Продолжая быстро и путано говорить, Николаенко насыпал корм в резные деревянные блюдечки, укрепленные в каждой клетке. Канарейки у него были диковинные, крупные и до того желтые, что казалось – только что из мастерской химического крашения. Потом внезапно бормотать он перестал, обернулся и другим уже голосом медленно произнес:
– Я рад, что на вашей родине меня верно поняли, друзья. Ум германцев настроен на мою проблему точнее, чем все другие умы мира.
«Господи, как же мне жаль его, – подумал Штирлиц, глядя на старика в стоптанных шлепанцах и лоснящихся брюках, – как мне жалко всех этих несчастных, живущих вне России… Хотя, попадись я им лет двадцать назад, вздернули бы на первой же осине. Да и сейчас бы вздернули. Трудней им сейчас, удали в руках нет, но вздернули бы. Кряхтя и потея, но вздернули. А мне их жаль, как жаль обреченного, с которым говоришь, зная, что диагноз уже поставлен и медицина бессильна».
– Я спрашиваю вас: отчего композитором может быть только мужчина? – без всякой связи говорил Николаенко. – Музыка – это венец творчества, это высшее проявление гениальности, ибо если каждый второй уверен в своей потенциальной возможности написать «Карамазовых» или «Вертера», то на музыку замахиваются лишь полные кретины. Нормальный человек понимает: «Мне это не дано, это удел человека иной духовной конструкции». Так вот, отчего композитор, – спрашиваю я – всегда особь мужского пола?
Николаенко оглядел Зонненброка и Штирлица из-под толстых стекол очков, свалившихся на бугристый конец большого носа. Глаза Николаенко показались Штирлицу бездонно голубыми островками донского неба, такими же чистыми и стремительными.
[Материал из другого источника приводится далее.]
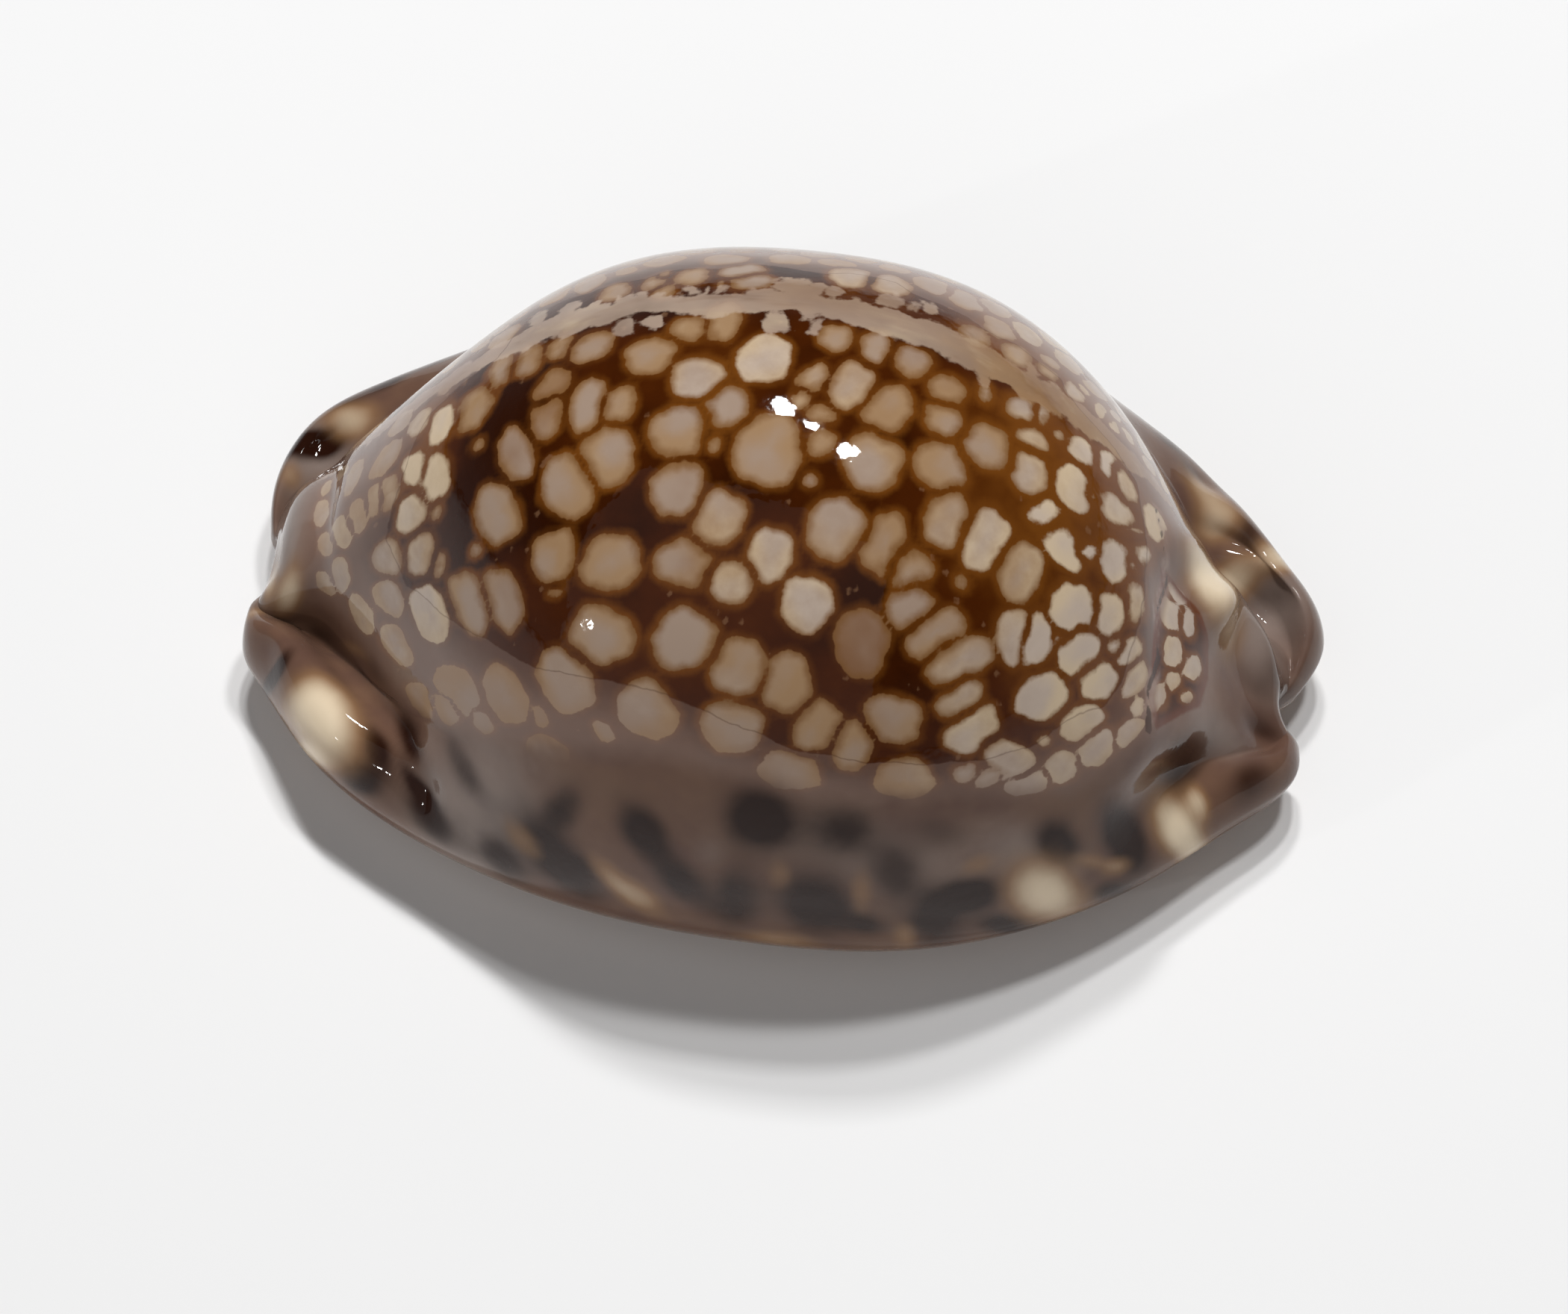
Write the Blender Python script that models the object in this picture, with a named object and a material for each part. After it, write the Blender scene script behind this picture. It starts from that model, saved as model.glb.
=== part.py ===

– Отвечаю, – продолжал Николаенко торжествующе. – Поскольку у птиц пение присуще лишь самцам и является симптомом полового чувства, у мужчин музыкальный гений – в этом я согласен с Мечниковым – составляет вторичный половой признак, вроде усов и бороды. Но если музыкальный дар прямо связан с половой психикой, то отчего же нам отвергать эту гипотезу в приложении к литературе, живописи, политике, наконец?!